40 ans après sa mise à l'eau, le sloop océanique de 60 pieds
en aluminium Neptune sera au départ de la Legends Race, entre Göteborg
et La Haye le 21 juin prochain. La Legends Race, qu'est ce que c'est exactement ? Une course à part
entière, entre Göteborg et La Haye - de 462 milles nautiques - qui aura
lieu en même temps que la dernière étape de la Volvo Ocean Race 2017-18,
et qui se dispute entre les bateaux légendes des éditions passées, dont
Neptune.
Pour l'occasion, nous avons échangé avec le skipper qui l’a pensé et
mobilisait toute son énergie et ses moyens financiers pour le faire
construire et participer à la deuxième édition de la Whitbread : Bernard
Deguy.
Sa construction a démarré en 1976 dans les chantiers Pouvreau à Vix
en Vendée sous les ordres de l’architecte André Mauric. Il a été mis à
l’eau en juillet 77 dans le but de courir la deuxième édition de la
Whitbread de 1977-78 lors de laquelle il finira huitième sur quinze.
Après cette aventure humaine le bateau est finalement vendu en 1982 pour
sa destination actuelle : la Guadeloupe.
Sous le nom de Jupiter, il se transforme en bateau charter, très
apprécié dans toutes les îles des Caraïbes. Il est immobilisé une
dizaine d’années suite à diverses fortunes de mer comme le cyclone Hugo
en 1989 où en quittant ses amarres il est endommagé sur tout le flanc
bâbord. Le remplacement des parties abimées provoque de l’électrolyse
car l’aluminium remplacé n’était pas compatible avec l’aluminium employé
lors de sa construction.
En 1995 un groupe de personnes passionnées par ce bateau d’exception,
décide de le remettre à flot dans les règles de l’art, au plus proche
de son état d’origine.
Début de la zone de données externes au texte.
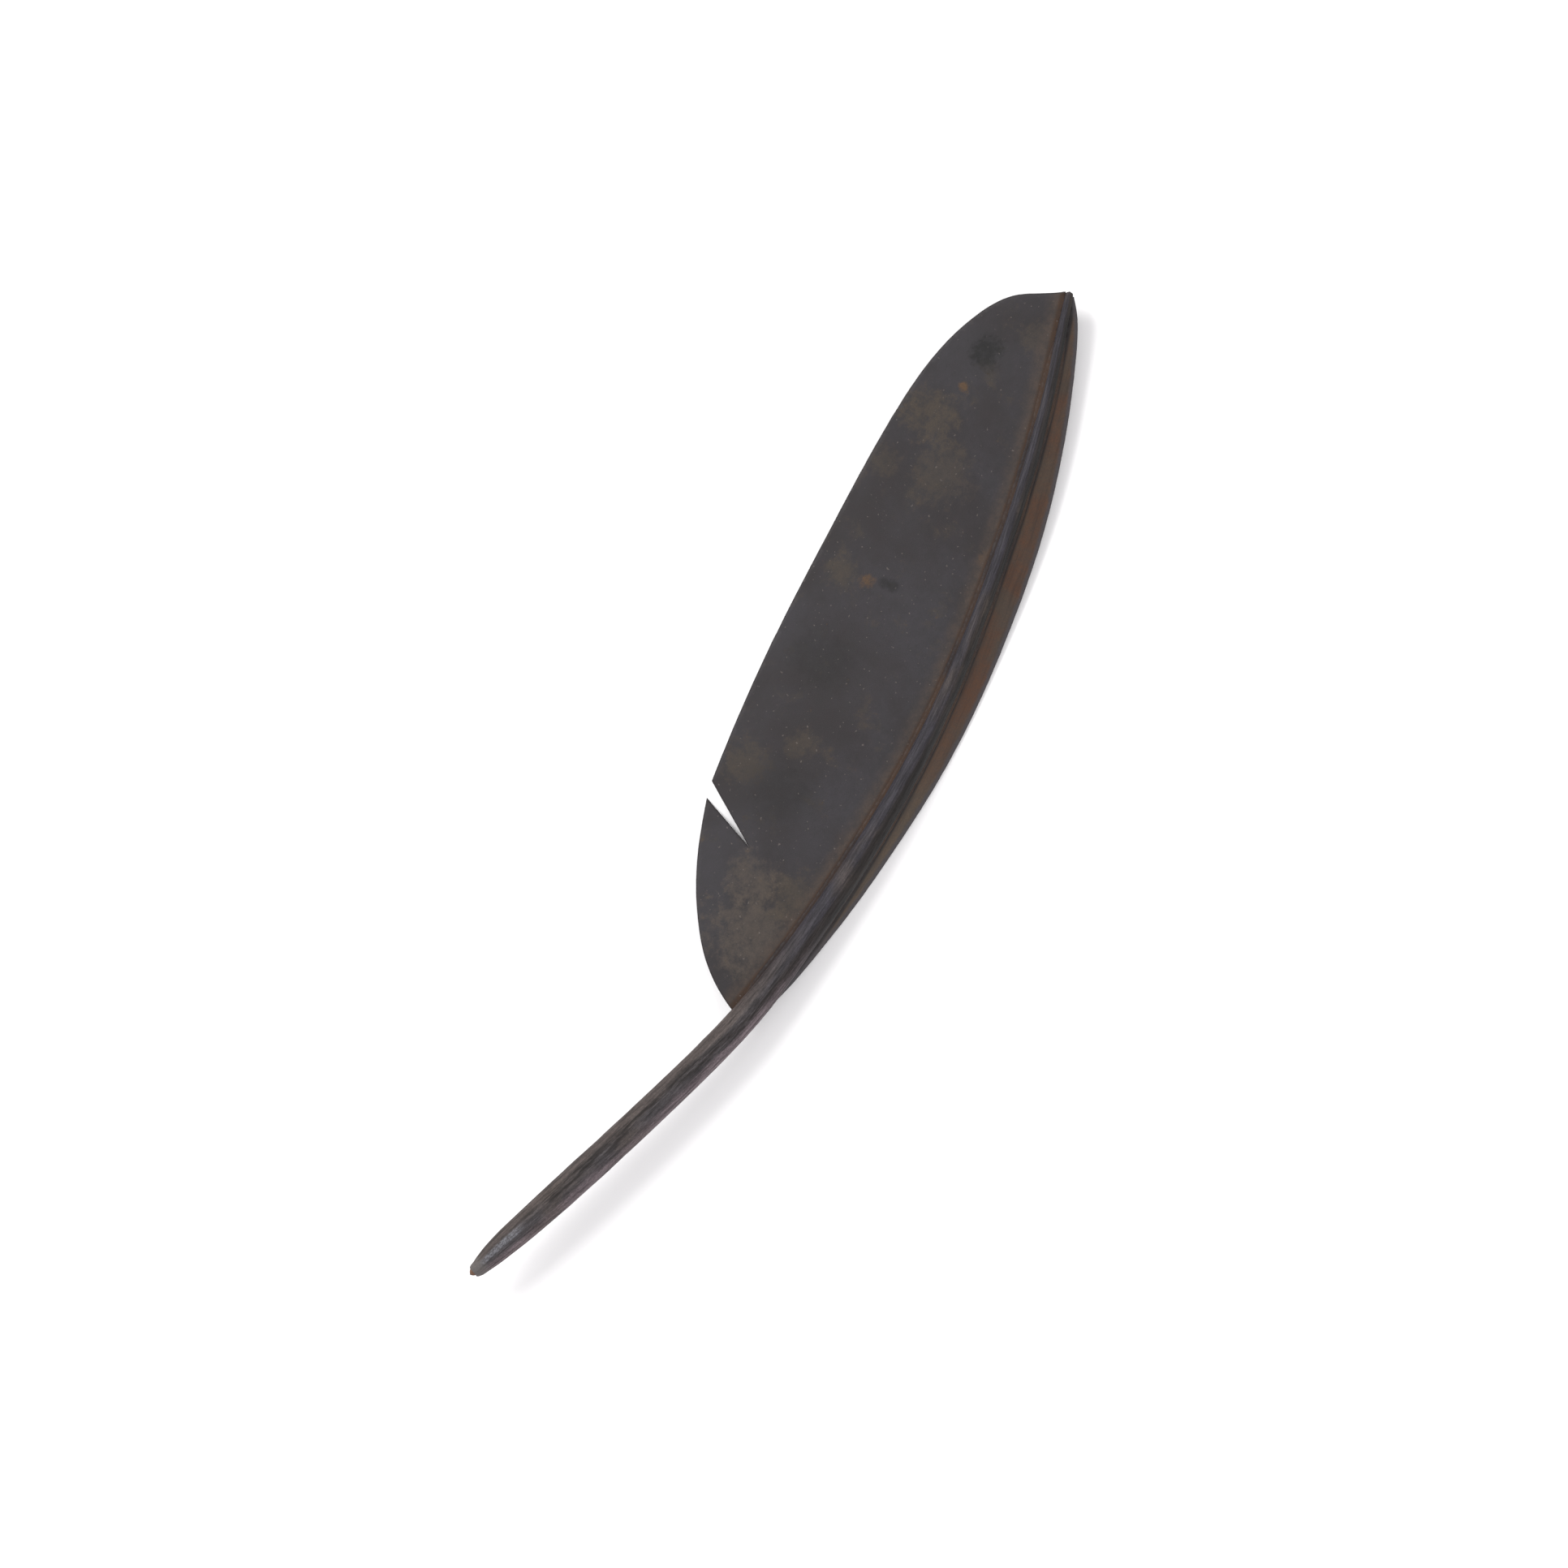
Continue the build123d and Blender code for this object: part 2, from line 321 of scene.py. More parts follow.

Grâce à l’aide de bénévoles venus de tous les
horizons, Neptune a pu recourir dans des régates caribéennes comme la
Heineken régata, les voiles de Saint Barth, la Triskell Cup etc…
L’énergie de ce groupe à vouloir garder le bateau dans son état
d’origine, a suscité l’intérêt de rencontrer Bernard Deguy afin de
l'associer à la démarche.
Contacté il y a quelques semaines, Bernard nous a livré davantage
d’informations sur la participation de Neptune à la Legends Race en juin
prochain.
"Neptune sera à Göteborg le 12 juin prochain et participera à la Legends Race avec
un équipier de 1977-78 - Alain Caudrelier, qui n’est autre que l’oncle
du skipper français de Dongfeng Race Team. Alain a fait la troisième
étape en 1977-78, c’est-à-dire Auckland - Rio, et il viendra participer
avec Neptune à l’étape entre Göteborg et La Haye."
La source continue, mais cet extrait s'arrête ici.